Frequently asked questions

How can I improve my proposal win rate?

Respond faster while the client is still comparing options, qualify hard so you only propose on winnable work, tailor each proposal to the client's problem, present price after value, and follow up like a person. Most improvement comes from what happens before and around the proposal, not from lowering your price.

Why do I keep losing proposals?

When firms ask the prospects who said no, price is rarely the reason. The common causes are responding too slowly, sending a proposal that felt generic, proposing to someone who had already chosen a provider, or poor fit. Fixing speed, qualification, and tailoring usually moves the win rate more than any discount.

How fast should I send a proposal after a discovery call?

Aim to send within about 72 hours while the client is still motivated and comparing options. If you cannot finish the full version that fast, send a one-page recap with the problem, your likely approach, and a price range, and promise the detailed proposal to follow. Momentum wins deals that polish alone does not.

Should I lower my price to win a proposal?

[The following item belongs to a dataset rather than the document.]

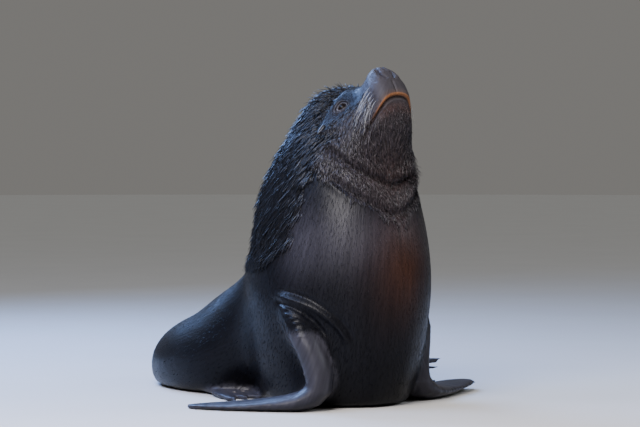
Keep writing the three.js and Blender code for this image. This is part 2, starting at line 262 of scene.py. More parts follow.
def edit(piece, wanted, step, **settings):
    """Takes one step of edit mode on the faces wanted."""
    choose(piece)
    bpy.context.tool_settings.mesh_select_mode = (False, False, True)
    bpy.ops.object.mode_set(mode="EDIT")
    bpy.ops.mesh.select_all(action="DESELECT")
    bpy.ops.object.mode_set(mode="OBJECT")
    wanted = np.broadcast_to(wanted, len(piece.data.polygons))
    piece.data.polygons.foreach_set("select", np.ascontiguousarray(wanted))
    bpy.ops.object.mode_set(mode="EDIT")
    step(**settings)
    bpy.ops.object.mode_set(mode="OBJECT")


def subdivide(piece, wanted):
    """Cuts each wanted face in four."""
    edit(piece, wanted, bpy.ops.mesh.subdivide, number_cuts=1, smoothness=0.0)


def triangulate_borders(piece):
    """Parts the many-sided faces that are left where fine faces meet coarse ones."""
    many = read(piece.data.polygons, "loop_total", 1, np.int32)[:, 0] > 4
    edit(piece, many, bpy.ops.mesh.quads_convert_to_tris, quad_method="BEAUTY", ngon_method="BEAUTY")


def tree_from(places, triangles):
    return BVHTree.FromPolygons(places.tolist(), triangles.tolist(), all_triangles=True)


def tree_of(piece):
    return tree_from(places_of(piece.data), triangles_of(piece.data))


def side_faces(rings, around):
    """The triangles of a tube between one ring and the next."""
    faces = []
    for low in range(0, (rings - 1) * around, around):
        high = low + around
        for k in range(around):
            after = (k + 1) % around
            faces += [(low + k, low + after, high + after), (low + k, high + after, high + k)]
    return faces


def mesh_piece(name, places, corners):
    """An object made of triangles."""
    mesh = bpy.data.meshes.new(name)
    mesh.vertices.add(len(places))
    mesh.vertices.foreach_set("co", np.asarray(places, np.float32).ravel())
    mesh.loops.add(corners.size)
    mesh.loops.foreach_set("vertex_index", corners.astype(np.int32).ravel())
    mesh.polygons.add(len(corners))
    mesh.polygons.foreach_set("loop_start", np.arange(0, corners.size, 3, dtype=np.int32))
    mesh.update(calc_edges=True)
    smooth(mesh)
    piece = bpy.data.objects.new(name, mesh)
    bpy.context.scene.collection.objects.link(piece)
    return piece


def distance_to_path(points, path):
    """How far each point is from a path, and the share of the path up to its nearest place."""
    path = np.asarray(path, float)
    best = np.full(len(points), np.inf)
    share = np.zeros(len(points))
    spans = len(path) - 1
    for k in range(spans):
        start, run = path[k], path[k + 1] - path[k]
        along = np.clip((points - start) @ run / (run @ run), 0, 1)
        gap = np.linalg.norm(points - start - along[:, None] * run, axis=1)
        nearer = gap < best
        best[nearer] = gap[nearer]
        share[nearer] = (k + along[nearer]) / spans
    return best, share


def curved(path, pieces=6):
    """A path through the same stops, bent smoothly between them."""
    path = np.asarray(path, float)
    ends = np.vstack((2 * path[0] - path[1], path, 2 * path[-1] - path[-2]))
    out = []
    for k in range(1, len(ends) - 2):
        before, here, after, beyond = ends[k - 1 : k + 3]
        for t in np.arange(pieces) / pieces:
            bend = (2 * before - 5 * here + 4 * after - beyond) * t**2
            twist = (3 * here - before - 3 * after + beyond) * t**3
            out.append((2 * here + (after - before) * t + bend + twist) / 2)
    return np.array([*out, path[-1]])


# ---------- sizes and colours that a user would change ----------
Length = partial(FloatProperty, unit="LENGTH")
Angle = partial(FloatProperty, subtype="ANGLE")
Colour = partial(FloatVectorProperty, subtype="COLOR")


class SkinSettings(bpy.types.PropertyGroup):
    """The skin under the coat."""

    mesh_size: Length(name="Mesh size", description="Side of the skin's faces on the body", default=0.013)
    coat_depth: Length(name="Coat depth", description="How deep the short coat is", default=0.002)
    mane_depth: Length(name="Mane depth", description="How deep the mane is", default=0.009)


class CoatSettings(bpy.types.PropertyGroup):
    """The coat's tufts."""

    mane_length: Length(name="Mane length", description="Length of the mane's locks", default=0.062)
    throat_length: Length(name="Throat length", description="Length of the throat's locks", default=0.030)
    short_length: Length(name="Short length", description="Length of the short coat's tufts", default=0.016)
    seed: IntProperty(name="Seed", description="Start of the random draws", default=7)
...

Usually not. Silence after a proposal is more often about speed, fit, or unclear value than price, and discounting to chase a bad-fit deal trains clients to expect it and erodes your margin. If budget is a genuine blocker, offer a smaller, well-defined first phase rather than a cheaper version of the whole scope.

How do I follow up on a proposal without being annoying?

A few days after sending, send a short, personal note with something useful rather than just checking in: a relevant article, a thought about their project, or an answer to a question they raised. If you hear nothing after a week, send one more brief, direct note, then stop. Interested buyers respond.